* **SET EXERCISE**
Filter the records below and copy every line containing the word "scene".

* Start DATA SUPPLIED *

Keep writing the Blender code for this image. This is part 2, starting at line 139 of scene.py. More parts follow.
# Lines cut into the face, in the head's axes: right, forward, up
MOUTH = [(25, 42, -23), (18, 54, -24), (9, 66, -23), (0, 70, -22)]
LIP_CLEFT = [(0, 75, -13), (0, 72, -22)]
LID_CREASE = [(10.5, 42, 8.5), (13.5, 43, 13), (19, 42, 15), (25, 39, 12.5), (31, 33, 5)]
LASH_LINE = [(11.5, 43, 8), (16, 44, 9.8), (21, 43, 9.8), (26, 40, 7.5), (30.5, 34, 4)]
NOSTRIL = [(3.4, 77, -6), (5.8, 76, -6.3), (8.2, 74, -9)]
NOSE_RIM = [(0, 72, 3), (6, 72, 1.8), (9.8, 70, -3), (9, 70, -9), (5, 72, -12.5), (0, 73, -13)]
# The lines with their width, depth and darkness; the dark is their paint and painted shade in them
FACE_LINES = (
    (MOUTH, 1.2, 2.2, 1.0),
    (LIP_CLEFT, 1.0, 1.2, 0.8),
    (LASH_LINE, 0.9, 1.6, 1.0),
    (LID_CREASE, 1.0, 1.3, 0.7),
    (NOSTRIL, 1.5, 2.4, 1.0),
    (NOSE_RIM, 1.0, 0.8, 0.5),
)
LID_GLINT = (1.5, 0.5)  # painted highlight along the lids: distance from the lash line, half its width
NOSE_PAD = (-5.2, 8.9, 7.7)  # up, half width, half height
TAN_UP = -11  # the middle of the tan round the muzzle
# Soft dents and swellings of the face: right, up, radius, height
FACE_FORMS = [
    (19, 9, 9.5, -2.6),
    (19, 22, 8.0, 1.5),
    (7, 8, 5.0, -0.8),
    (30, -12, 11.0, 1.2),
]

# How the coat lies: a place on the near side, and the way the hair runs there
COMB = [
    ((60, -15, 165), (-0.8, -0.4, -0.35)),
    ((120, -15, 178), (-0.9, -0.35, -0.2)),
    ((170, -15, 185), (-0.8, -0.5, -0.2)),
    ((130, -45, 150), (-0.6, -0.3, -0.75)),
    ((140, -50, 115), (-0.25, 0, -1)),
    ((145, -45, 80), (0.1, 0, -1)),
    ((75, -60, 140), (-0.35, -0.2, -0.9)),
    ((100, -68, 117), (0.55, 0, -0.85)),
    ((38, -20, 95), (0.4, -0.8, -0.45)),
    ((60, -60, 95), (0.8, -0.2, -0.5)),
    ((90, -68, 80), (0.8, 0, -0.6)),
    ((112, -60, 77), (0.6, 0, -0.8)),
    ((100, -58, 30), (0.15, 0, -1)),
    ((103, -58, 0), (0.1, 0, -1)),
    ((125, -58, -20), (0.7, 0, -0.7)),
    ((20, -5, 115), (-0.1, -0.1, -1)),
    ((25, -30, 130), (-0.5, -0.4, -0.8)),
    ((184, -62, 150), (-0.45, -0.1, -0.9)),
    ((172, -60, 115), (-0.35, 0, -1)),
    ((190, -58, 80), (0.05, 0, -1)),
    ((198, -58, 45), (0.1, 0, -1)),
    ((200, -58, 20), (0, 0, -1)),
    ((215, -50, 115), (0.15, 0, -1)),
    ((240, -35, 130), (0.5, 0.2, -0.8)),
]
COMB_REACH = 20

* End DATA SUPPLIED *
* Start DATA SUPPLIED *

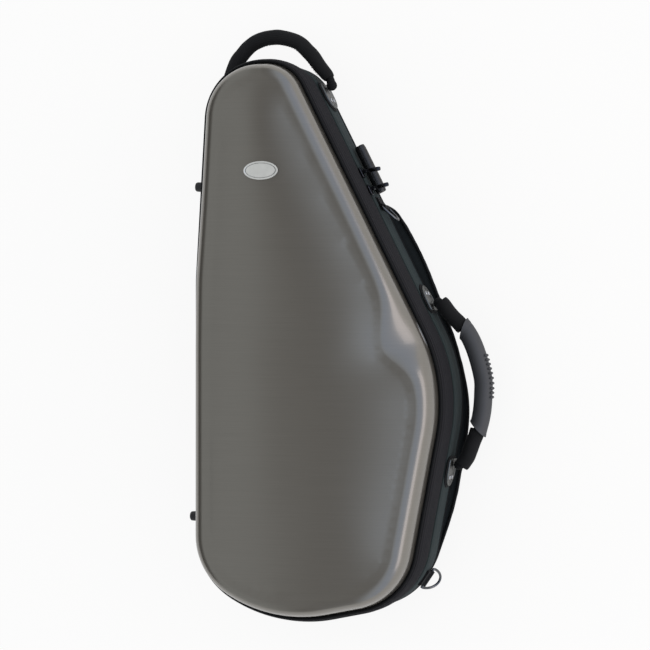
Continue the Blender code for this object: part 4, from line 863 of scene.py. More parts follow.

* End DATA SUPPLIED *

* **THE RESPONSE**
Keep writing the Blender code for this image. This is part 2, starting at line 139 of scene.py. More parts follow.
Continue the Blender code for this object: part 4, from line 863 of scene.py. More parts follow.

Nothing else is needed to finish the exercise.